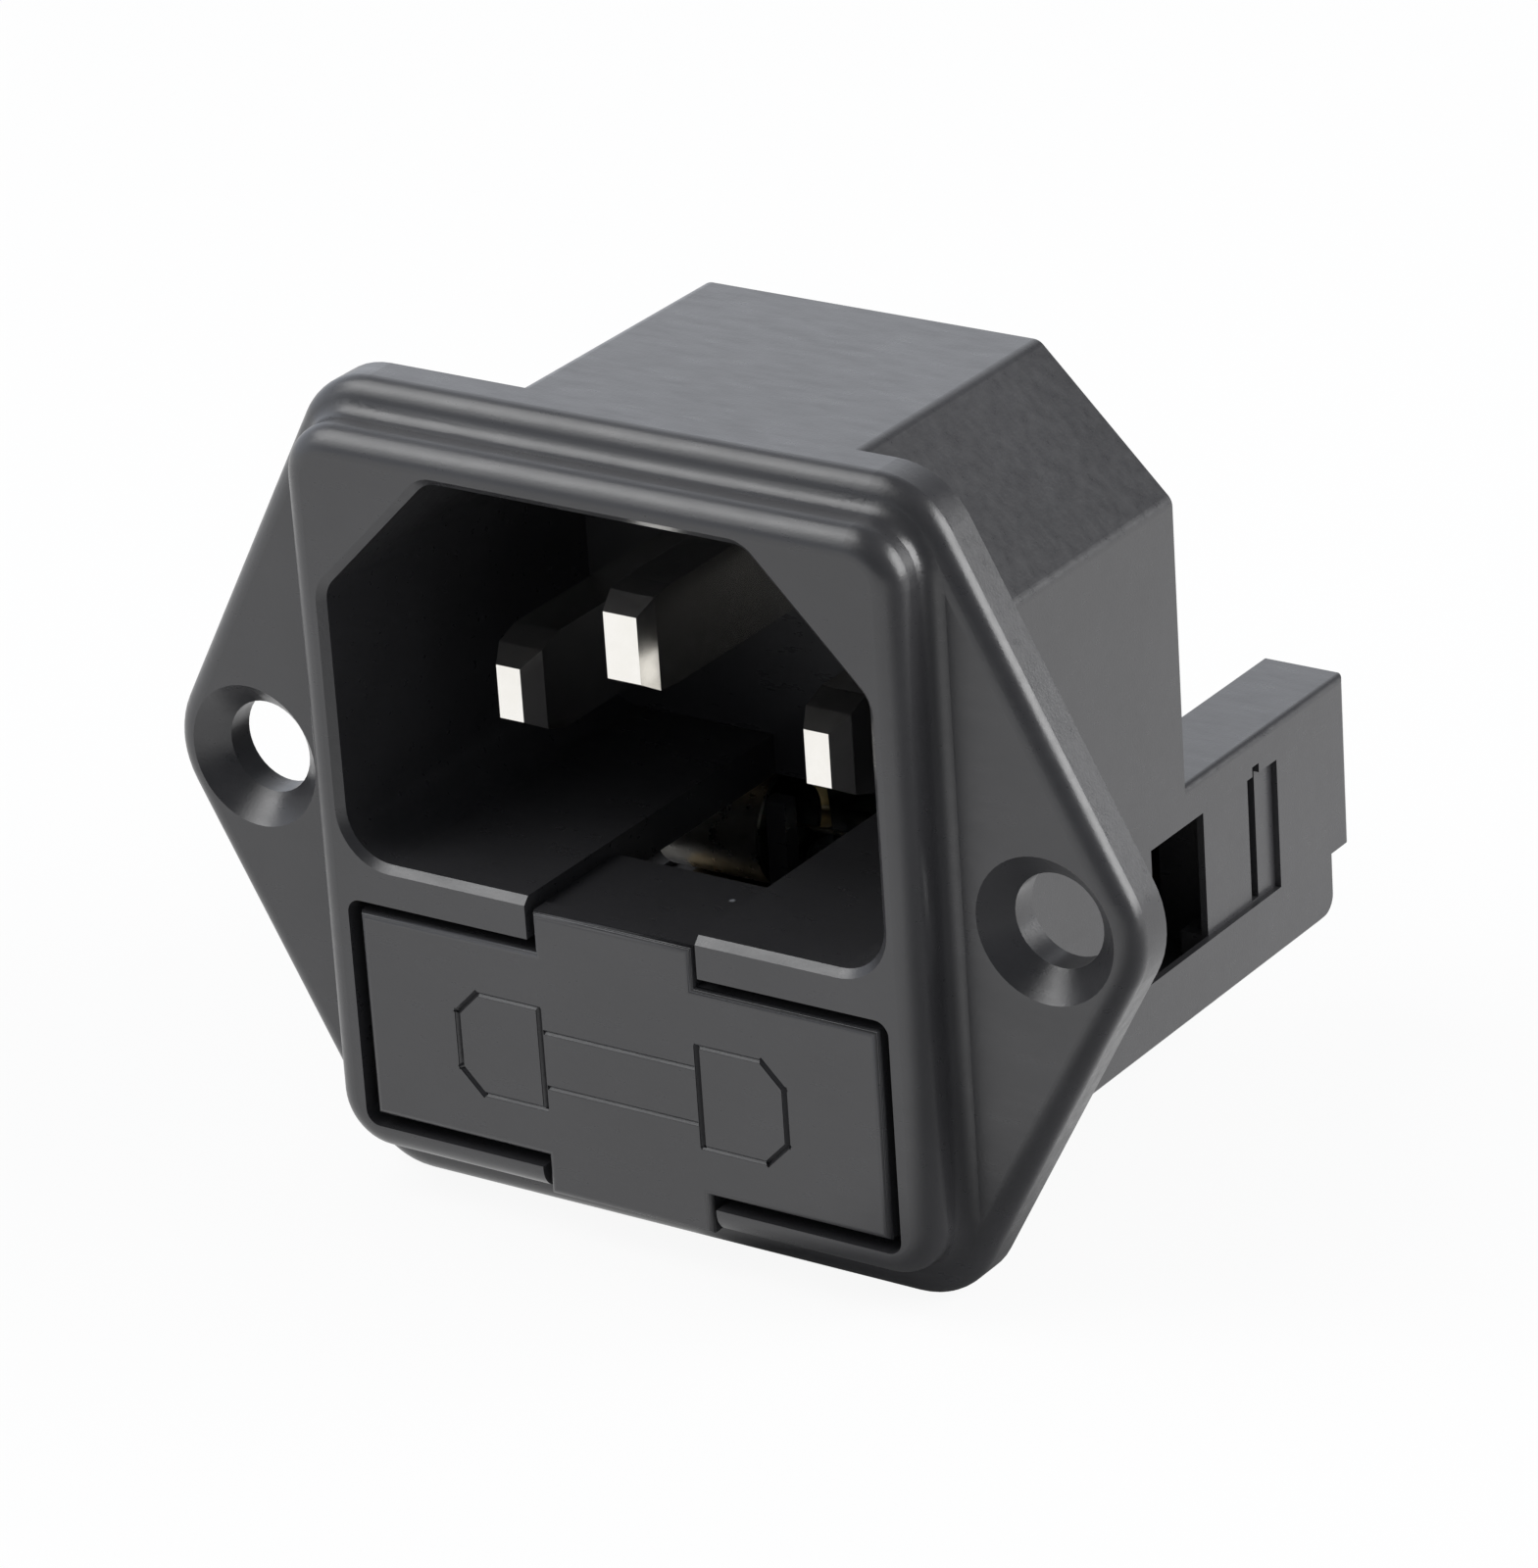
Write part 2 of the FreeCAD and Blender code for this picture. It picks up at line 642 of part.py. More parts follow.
def drawer_tray():
    """Room for the spare fuse behind the plate, and a narrow cradle for the fuse in use."""
    half = tray_half_width
    inner = half - tray_side_wall
    start = plate_back_y - past
    floor = block(-half, half, start, tray_wide_end_y, tray_floor_bottom, tray_floor_top)
    side = block(inner, half, start, tray_wide_end_y, tray_floor_bottom, tray_wall_top)
    cross = block(-half, half, spare_wall_y, spare_wall_y + tray_cross_wall, tray_floor_bottom,
                  tray_wall_top)
    tongue = block(-cradle_half_width, cradle_half_width, tray_wide_end_y - past,
                   cradle_end_y + cradle_rear_wall, tray_floor_bottom, tray_floor_top)
    rear = block(-cradle_half_width, cradle_half_width, cradle_end_y, cradle_end_y + cradle_rear_wall,
                 tray_floor_bottom, tray_wall_top)
    rib_start = fuse_depth - cap_radius - spare_end_gap - cradle_rib_front
    saddle = block(cradle_rib_offset - cradle_rib_width / 2, cradle_rib_offset + cradle_rib_width / 2,
                   rib_start, cradle_end_y + cradle_rear_wall / 2, tray_floor_bottom, fuse_height)
    post = block(cradle_rib_offset - cradle_rib_width / 2, cradle_rib_offset + cradle_rib_width / 2,
                 rib_start, rib_start + cradle_rib_front, tray_floor_bottom, plate_top)
    bore = bar(-half, half, fuse_depth, fuse_height, glass_radius + fuse_seat_clearance)
    saddles = [piece.cut(bore) for piece in both_sides(saddle.fuse(post))]
    tray = floor.fuse(both_sides(side) + [cross, tongue, rear] + saddles)
    return tray.removeSplitter()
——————
Reproduce all data above, unchanged.

Final answer:
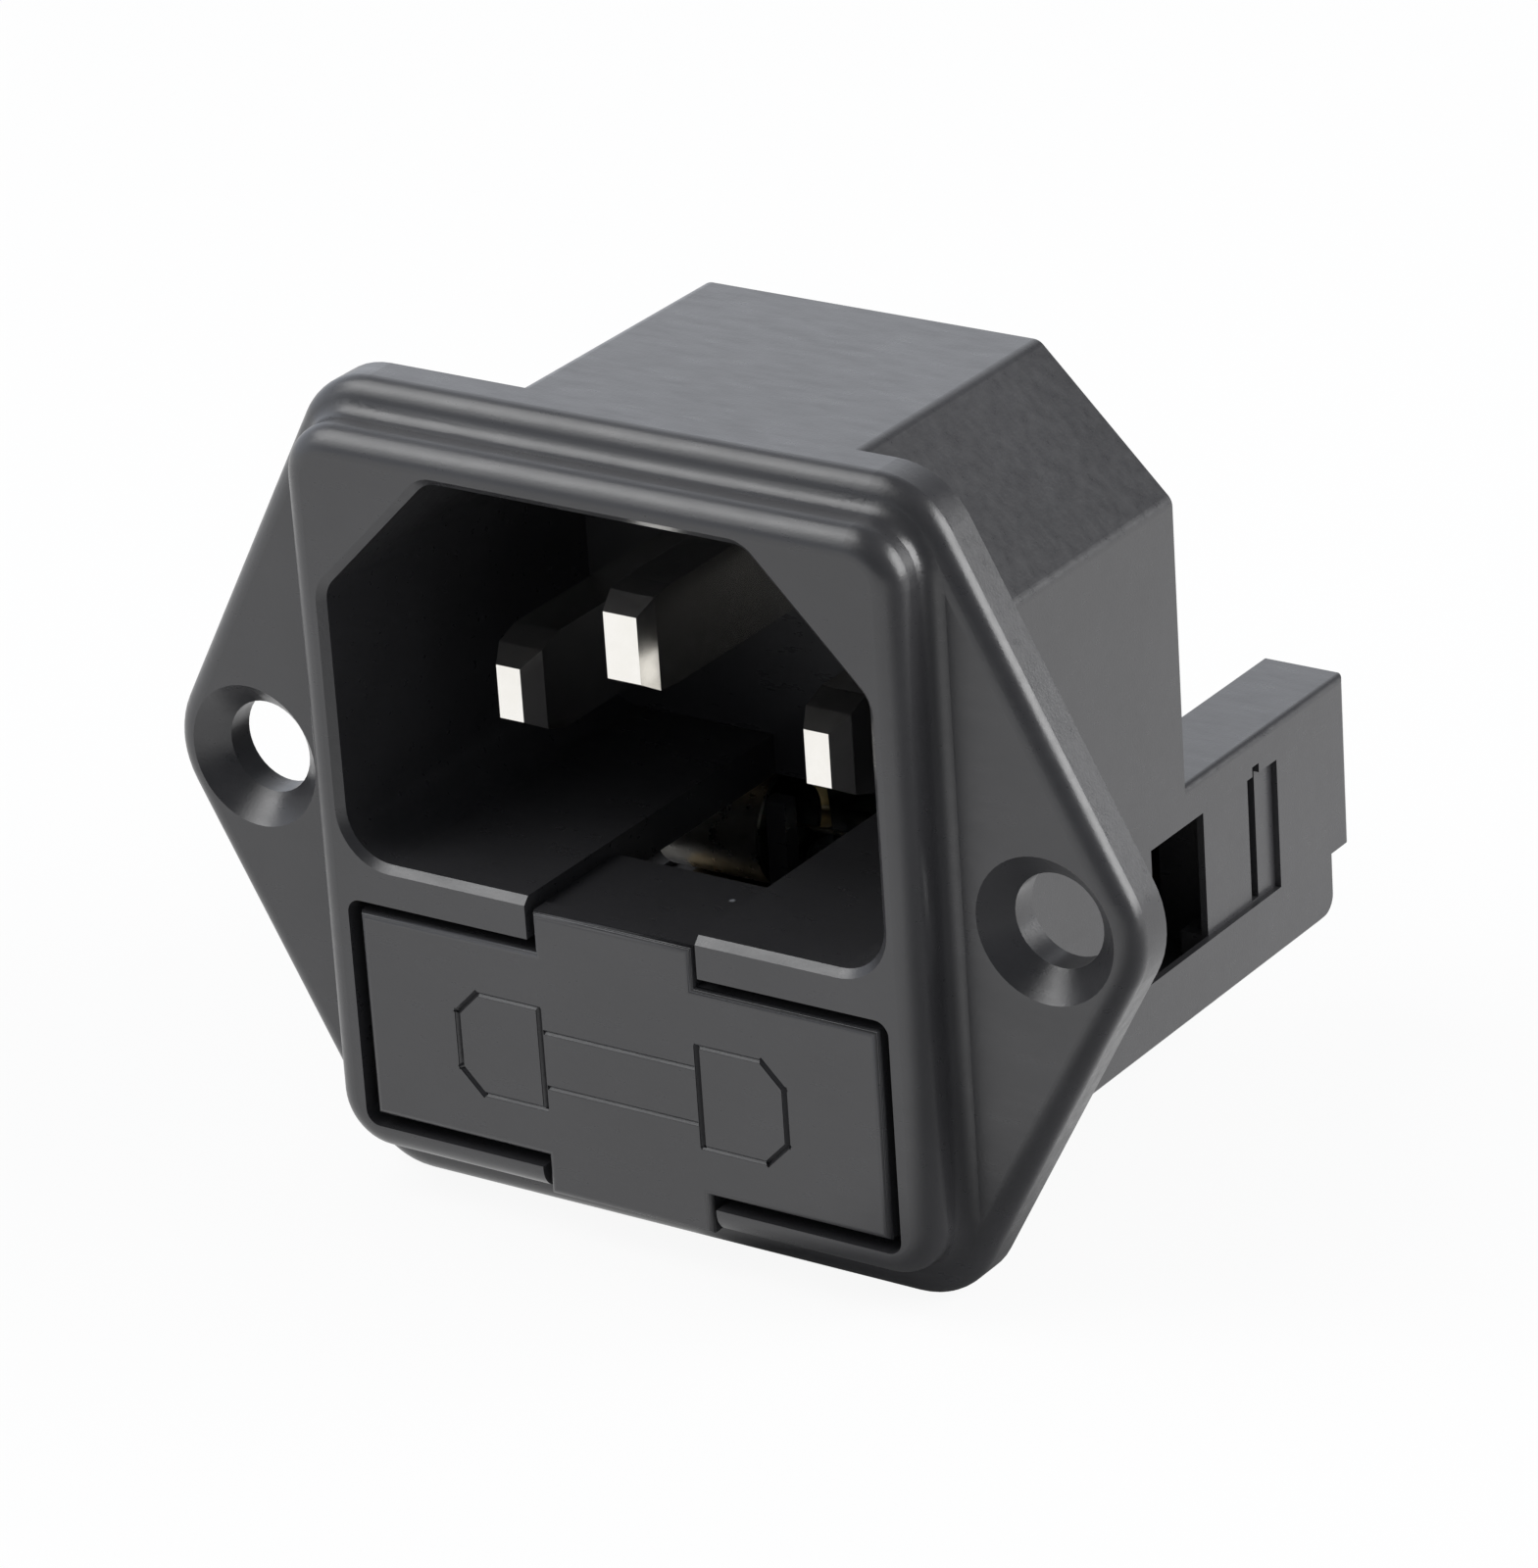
Write part 2 of the FreeCAD and Blender code for this picture. It picks up at line 642 of part.py. More parts follow.
def drawer_tray():
    """Room for the spare fuse behind the plate, and a narrow cradle for the fuse in use."""
    half = tray_half_width
    inner = half - tray_side_wall
    start = plate_back_y - past
    floor = block(-half, half, start, tray_wide_end_y, tray_floor_bottom, tray_floor_top)
    side = block(inner, half, start, tray_wide_end_y, tray_floor_bottom, tray_wall_top)
    cross = block(-half, half, spare_wall_y, spare_wall_y + tray_cross_wall, tray_floor_bottom,
                  tray_wall_top)
    tongue = block(-cradle_half_width, cradle_half_width, tray_wide_end_y - past,
                   cradle_end_y + cradle_rear_wall, tray_floor_bottom, tray_floor_top)
    rear = block(-cradle_half_width, cradle_half_width, cradle_end_y, cradle_end_y + cradle_rear_wall,
                 tray_floor_bottom, tray_wall_top)
    rib_start = fuse_depth - cap_radius - spare_end_gap - cradle_rib_front
    saddle = block(cradle_rib_offset - cradle_rib_width / 2, cradle_rib_offset + cradle_rib_width / 2,
                   rib_start, cradle_end_y + cradle_rear_wall / 2, tray_floor_bottom, fuse_height)
    post = block(cradle_rib_offset - cradle_rib_width / 2, cradle_rib_offset + cradle_rib_width / 2,
                 rib_start, rib_start + cradle_rib_front, tray_floor_bottom, plate_top)
    bore = bar(-half, half, fuse_depth, fuse_height, glass_radius + fuse_seat_clearance)
    saddles = [piece.cut(bore) for piece in both_sides(saddle.fuse(post))]
    tray = floor.fuse(both_sides(side) + [cross, tongue, rear] + saddles)
    return tray.removeSplitter()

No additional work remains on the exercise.